The special education audit points out another serious concern regarding the significant decline in the number of students with IEPs between 11th and 12th grade. There is no explanation provided in the audit to explain this drop in IEPs. This needs to be explained.
With regard to IEP compliance in secondary transition goals and services, Indicator 13 of the State Performance Plan (SPP) measures the percent of students aged 16 and above with an IEP that included all eight coordinated, measureable, annual IEP goals and transition services that reasonably enable the student to meet their postsecondary goals. According to the state’s 2015-16 report. The compliance rate for SCUSD was 95.26% for 1,435 students reviewed for transition services. The target was not met. The compliance rate for this indicator is 100 percent. For 2017-18, SCUSD also did not meet this goal. In addition, the CA state dashboard indicated that only 4.1% of students with disabilities met the proficiency level for College and Career Readiness (VERY LOW rating).
The Coalition recommends the District partner with community-based organizations and agencies to improve transition planning and increase the use of Universally Designed Instruction (UDL) and evidenced-based learning interventions to help students with disabilities achieve their learning potential.
Upholding the Civil Rights of Students with Disabilities
If the District wants to show they will make changes needed it will be important for leaders to act in good faith with following IEP and ADA laws.

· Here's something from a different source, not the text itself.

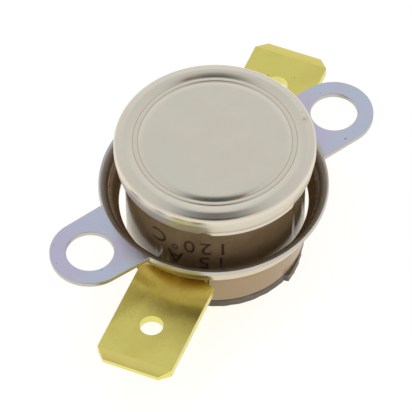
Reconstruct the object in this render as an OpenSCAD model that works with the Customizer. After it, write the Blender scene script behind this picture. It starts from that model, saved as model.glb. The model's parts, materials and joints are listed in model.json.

This is another area where professional learning is needed.
There are wealth of community resources that the District and schools can utilize such as services from community Organizations such as Yo! Disabled and Proud, Disability Rights California, State Council on Learning Disabilities, and Decoding Dyslexia, and other groups, to train parents, administrators, teachers, and staff. The Coalition will continue to advocate for the rights of students.